▶ _DATA BLOCK_:
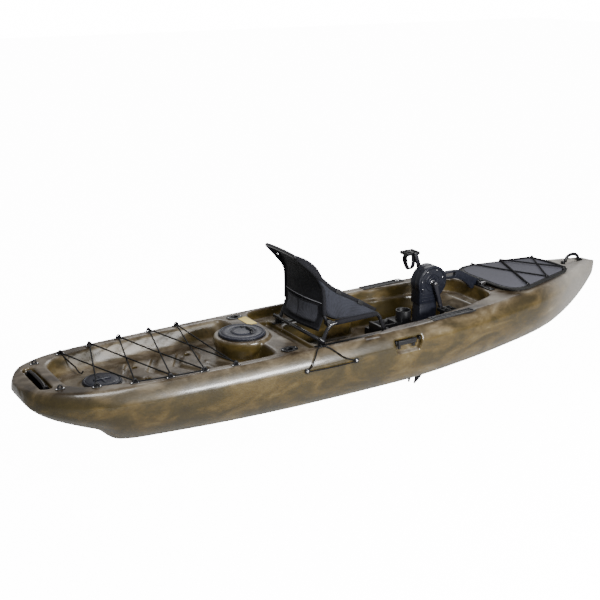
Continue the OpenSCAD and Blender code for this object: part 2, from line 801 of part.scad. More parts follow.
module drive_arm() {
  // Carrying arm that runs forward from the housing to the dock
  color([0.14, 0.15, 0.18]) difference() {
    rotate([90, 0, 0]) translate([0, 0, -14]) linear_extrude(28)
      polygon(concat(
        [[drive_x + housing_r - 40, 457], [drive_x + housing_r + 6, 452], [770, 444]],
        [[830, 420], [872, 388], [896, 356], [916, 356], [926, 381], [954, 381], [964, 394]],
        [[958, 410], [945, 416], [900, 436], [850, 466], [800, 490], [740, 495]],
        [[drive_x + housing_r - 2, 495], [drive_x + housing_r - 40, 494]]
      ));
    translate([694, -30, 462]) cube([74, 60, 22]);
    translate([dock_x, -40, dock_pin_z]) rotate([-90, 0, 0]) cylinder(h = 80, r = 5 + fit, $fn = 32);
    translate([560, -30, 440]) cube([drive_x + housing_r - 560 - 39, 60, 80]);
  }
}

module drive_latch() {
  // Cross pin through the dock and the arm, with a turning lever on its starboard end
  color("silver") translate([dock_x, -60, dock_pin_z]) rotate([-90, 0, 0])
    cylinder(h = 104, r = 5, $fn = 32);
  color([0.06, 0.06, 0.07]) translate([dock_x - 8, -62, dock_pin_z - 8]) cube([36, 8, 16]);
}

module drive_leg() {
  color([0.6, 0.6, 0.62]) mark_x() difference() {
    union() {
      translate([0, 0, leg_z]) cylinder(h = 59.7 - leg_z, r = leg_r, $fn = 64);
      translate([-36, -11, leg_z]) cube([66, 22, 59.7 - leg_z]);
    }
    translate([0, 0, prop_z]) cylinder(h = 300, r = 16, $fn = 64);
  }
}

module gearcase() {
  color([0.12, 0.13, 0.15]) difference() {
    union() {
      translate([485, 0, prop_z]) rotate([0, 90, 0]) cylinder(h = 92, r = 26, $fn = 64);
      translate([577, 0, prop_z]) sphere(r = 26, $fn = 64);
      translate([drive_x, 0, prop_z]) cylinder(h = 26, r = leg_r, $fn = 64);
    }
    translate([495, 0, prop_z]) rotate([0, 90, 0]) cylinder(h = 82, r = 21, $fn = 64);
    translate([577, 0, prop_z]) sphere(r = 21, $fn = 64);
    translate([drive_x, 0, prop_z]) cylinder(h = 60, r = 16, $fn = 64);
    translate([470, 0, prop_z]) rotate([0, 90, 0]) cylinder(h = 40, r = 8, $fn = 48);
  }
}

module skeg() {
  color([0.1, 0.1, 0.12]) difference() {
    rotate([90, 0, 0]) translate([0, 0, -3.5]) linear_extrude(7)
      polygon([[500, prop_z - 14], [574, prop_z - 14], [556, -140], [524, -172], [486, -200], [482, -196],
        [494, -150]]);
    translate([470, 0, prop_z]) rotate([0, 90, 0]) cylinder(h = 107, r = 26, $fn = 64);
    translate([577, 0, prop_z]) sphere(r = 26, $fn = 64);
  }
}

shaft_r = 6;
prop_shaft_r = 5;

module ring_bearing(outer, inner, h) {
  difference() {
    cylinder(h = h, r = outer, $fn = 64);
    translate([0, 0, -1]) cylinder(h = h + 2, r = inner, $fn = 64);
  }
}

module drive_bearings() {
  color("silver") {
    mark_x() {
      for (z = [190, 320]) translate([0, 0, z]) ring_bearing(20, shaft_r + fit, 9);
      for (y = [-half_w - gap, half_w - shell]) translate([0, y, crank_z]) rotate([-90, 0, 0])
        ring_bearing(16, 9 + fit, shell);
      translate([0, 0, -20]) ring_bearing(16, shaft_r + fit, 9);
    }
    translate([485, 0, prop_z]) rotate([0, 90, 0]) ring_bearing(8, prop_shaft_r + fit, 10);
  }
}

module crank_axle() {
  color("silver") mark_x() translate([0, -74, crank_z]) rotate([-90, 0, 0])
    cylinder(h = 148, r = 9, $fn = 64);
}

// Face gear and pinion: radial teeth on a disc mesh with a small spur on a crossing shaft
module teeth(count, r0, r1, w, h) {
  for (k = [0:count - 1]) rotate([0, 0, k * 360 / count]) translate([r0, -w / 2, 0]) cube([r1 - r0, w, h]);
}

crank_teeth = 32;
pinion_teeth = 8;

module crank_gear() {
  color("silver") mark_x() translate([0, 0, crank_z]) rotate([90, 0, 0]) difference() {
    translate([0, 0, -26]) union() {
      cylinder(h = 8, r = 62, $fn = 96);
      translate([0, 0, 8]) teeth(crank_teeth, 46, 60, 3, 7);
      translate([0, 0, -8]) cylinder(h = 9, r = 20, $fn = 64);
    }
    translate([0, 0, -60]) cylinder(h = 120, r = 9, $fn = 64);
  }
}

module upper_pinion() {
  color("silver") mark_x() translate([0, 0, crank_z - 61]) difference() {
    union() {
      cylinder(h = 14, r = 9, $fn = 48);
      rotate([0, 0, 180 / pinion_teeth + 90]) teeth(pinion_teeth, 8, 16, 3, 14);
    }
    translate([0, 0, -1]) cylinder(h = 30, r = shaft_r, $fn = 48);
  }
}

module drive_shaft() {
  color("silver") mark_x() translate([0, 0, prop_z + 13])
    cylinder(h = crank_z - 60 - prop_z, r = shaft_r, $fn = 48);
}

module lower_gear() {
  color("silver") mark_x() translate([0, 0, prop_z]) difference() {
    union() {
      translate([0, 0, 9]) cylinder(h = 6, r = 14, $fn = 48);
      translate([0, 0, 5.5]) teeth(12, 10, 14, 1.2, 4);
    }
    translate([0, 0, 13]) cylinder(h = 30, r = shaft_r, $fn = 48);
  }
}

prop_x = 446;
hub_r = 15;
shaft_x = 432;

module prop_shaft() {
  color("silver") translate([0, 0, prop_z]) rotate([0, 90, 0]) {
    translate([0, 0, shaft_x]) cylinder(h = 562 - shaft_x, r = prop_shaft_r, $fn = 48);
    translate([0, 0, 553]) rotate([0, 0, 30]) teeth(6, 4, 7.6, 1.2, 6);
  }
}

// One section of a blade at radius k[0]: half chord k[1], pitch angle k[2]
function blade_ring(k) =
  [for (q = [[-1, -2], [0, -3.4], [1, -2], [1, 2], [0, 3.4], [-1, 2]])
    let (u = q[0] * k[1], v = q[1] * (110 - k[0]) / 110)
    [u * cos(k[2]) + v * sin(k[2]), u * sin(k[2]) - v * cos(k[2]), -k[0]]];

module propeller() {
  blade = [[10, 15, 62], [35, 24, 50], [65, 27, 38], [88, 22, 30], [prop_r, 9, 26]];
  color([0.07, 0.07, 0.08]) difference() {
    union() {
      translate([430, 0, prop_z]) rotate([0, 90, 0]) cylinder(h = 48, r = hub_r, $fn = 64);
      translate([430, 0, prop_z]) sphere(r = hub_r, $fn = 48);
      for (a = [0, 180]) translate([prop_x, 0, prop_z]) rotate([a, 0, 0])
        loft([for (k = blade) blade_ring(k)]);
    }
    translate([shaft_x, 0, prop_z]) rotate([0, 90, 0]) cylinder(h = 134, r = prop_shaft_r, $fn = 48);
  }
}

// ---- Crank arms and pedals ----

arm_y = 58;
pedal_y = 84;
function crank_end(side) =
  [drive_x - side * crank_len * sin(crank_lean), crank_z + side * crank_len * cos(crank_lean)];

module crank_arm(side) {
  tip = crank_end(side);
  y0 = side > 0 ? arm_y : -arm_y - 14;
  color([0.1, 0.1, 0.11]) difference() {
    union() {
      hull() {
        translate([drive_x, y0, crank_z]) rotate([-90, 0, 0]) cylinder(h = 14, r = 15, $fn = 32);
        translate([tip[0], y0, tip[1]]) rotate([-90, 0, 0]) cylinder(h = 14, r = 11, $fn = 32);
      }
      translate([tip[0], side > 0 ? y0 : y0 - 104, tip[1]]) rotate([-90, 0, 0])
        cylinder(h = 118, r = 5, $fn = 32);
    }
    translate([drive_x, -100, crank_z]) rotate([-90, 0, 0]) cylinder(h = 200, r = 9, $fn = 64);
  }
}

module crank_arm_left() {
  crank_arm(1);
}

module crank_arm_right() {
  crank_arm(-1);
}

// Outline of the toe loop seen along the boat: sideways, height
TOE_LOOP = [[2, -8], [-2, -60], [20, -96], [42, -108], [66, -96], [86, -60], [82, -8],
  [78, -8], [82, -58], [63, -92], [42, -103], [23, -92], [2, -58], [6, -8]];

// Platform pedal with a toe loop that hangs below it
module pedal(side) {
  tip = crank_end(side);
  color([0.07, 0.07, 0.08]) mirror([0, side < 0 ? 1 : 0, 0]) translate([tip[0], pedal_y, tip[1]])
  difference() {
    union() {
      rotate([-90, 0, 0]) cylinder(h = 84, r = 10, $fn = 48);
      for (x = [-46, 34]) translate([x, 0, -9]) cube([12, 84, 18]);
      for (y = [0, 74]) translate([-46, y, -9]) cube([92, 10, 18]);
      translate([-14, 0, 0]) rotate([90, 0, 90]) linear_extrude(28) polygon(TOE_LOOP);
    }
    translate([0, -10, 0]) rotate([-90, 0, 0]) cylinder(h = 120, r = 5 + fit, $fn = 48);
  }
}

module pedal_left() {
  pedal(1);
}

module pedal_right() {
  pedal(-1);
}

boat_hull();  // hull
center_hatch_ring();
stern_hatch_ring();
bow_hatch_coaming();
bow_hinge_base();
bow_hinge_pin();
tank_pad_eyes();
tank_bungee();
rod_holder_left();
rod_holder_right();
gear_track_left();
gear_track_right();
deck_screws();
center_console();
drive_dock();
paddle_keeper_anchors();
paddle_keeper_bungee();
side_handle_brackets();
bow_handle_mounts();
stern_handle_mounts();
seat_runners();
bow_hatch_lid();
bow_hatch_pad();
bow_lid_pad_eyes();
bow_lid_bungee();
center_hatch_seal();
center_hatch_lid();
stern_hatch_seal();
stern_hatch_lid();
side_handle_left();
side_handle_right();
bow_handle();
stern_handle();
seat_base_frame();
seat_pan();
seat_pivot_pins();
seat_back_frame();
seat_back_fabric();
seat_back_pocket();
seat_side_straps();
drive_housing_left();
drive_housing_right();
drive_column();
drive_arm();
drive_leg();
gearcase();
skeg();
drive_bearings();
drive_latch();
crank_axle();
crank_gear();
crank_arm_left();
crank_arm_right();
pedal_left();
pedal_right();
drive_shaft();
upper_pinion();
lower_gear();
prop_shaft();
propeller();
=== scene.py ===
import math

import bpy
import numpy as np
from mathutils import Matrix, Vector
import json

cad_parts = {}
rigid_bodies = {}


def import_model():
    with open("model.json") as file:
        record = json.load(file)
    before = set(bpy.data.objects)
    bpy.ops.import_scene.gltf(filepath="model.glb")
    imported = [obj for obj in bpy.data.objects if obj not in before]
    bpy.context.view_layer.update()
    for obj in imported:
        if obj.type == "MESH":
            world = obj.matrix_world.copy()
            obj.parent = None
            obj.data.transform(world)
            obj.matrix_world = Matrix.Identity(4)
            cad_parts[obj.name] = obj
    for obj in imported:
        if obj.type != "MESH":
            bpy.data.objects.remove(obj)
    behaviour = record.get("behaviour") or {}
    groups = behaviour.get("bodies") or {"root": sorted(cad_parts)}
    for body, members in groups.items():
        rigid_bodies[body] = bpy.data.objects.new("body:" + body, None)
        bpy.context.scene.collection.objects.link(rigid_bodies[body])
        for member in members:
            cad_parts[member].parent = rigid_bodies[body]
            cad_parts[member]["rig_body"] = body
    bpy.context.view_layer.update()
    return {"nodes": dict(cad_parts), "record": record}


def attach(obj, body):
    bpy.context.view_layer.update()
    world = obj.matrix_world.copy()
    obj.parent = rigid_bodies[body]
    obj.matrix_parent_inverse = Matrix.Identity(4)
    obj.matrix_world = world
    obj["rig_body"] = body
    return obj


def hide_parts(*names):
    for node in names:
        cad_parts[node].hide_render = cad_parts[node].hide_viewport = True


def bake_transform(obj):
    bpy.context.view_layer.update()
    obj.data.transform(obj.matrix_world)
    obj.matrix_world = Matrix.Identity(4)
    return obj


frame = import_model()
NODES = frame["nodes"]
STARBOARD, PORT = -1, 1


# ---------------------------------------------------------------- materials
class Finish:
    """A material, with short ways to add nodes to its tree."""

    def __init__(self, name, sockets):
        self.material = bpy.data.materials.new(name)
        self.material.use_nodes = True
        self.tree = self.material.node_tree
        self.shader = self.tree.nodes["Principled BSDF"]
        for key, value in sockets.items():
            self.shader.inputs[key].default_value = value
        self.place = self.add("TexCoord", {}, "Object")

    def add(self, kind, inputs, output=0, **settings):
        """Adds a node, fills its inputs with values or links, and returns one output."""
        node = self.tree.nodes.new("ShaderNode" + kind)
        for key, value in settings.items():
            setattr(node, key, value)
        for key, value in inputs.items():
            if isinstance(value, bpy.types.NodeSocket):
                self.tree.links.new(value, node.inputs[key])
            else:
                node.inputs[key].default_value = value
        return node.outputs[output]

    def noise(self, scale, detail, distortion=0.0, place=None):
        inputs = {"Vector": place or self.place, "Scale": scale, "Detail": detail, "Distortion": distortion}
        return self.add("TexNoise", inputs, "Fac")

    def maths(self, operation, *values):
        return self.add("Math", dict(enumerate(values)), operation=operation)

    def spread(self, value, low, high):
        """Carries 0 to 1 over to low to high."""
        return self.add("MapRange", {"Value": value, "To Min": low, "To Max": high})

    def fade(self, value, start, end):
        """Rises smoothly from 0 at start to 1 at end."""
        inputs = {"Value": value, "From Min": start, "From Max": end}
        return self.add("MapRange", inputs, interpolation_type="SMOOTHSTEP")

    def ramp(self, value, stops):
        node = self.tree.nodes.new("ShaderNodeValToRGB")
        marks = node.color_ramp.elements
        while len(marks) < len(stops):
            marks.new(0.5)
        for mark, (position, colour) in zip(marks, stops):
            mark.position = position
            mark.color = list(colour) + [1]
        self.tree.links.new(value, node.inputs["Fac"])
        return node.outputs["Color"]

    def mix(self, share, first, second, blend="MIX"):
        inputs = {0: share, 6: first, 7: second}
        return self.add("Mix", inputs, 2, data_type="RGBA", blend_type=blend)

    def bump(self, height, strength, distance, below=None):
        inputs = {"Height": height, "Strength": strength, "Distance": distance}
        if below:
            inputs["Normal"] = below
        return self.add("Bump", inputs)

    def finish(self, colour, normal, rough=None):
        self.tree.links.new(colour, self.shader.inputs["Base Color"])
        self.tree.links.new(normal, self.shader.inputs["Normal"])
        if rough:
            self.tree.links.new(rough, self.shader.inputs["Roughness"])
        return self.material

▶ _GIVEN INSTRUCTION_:
Nothing beyond the required lines should be retyped: start with the line that contains "side_handle_left();" and finish with the line that contains "for body, members".

▶ _TASK ANSWER_:
side_handle_left();
side_handle_right();
bow_handle();
stern_handle();
seat_base_frame();
seat_pan();
seat_pivot_pins();
seat_back_frame();
seat_back_fabric();
seat_back_pocket();
seat_side_straps();
drive_housing_left();
drive_housing_right();
drive_column();
drive_arm();
drive_leg();
gearcase();
skeg();
drive_bearings();
drive_latch();
crank_axle();
crank_gear();
crank_arm_left();
crank_arm_right();
pedal_left();
pedal_right();
drive_shaft();
upper_pinion();
lower_gear();
prop_shaft();
propeller();
=== scene.py ===
import math

import bpy
import numpy as np
from mathutils import Matrix, Vector
import json

cad_parts = {}
rigid_bodies = {}


def import_model():
    with open("model.json") as file:
        record = json.load(file)
    before = set(bpy.data.objects)
    bpy.ops.import_scene.gltf(filepath="model.glb")
    imported = [obj for obj in bpy.data.objects if obj not in before]
    bpy.context.view_layer.update()
    for obj in imported:
        if obj.type == "MESH":
            world = obj.matrix_world.copy()
            obj.parent = None
            obj.data.transform(world)
            obj.matrix_world = Matrix.Identity(4)
            cad_parts[obj.name] = obj
    for obj in imported:
        if obj.type != "MESH":
            bpy.data.objects.remove(obj)
    behaviour = record.get("behaviour") or {}
    groups = behaviour.get("bodies") or {"root": sorted(cad_parts)}
    for body, members in groups.items():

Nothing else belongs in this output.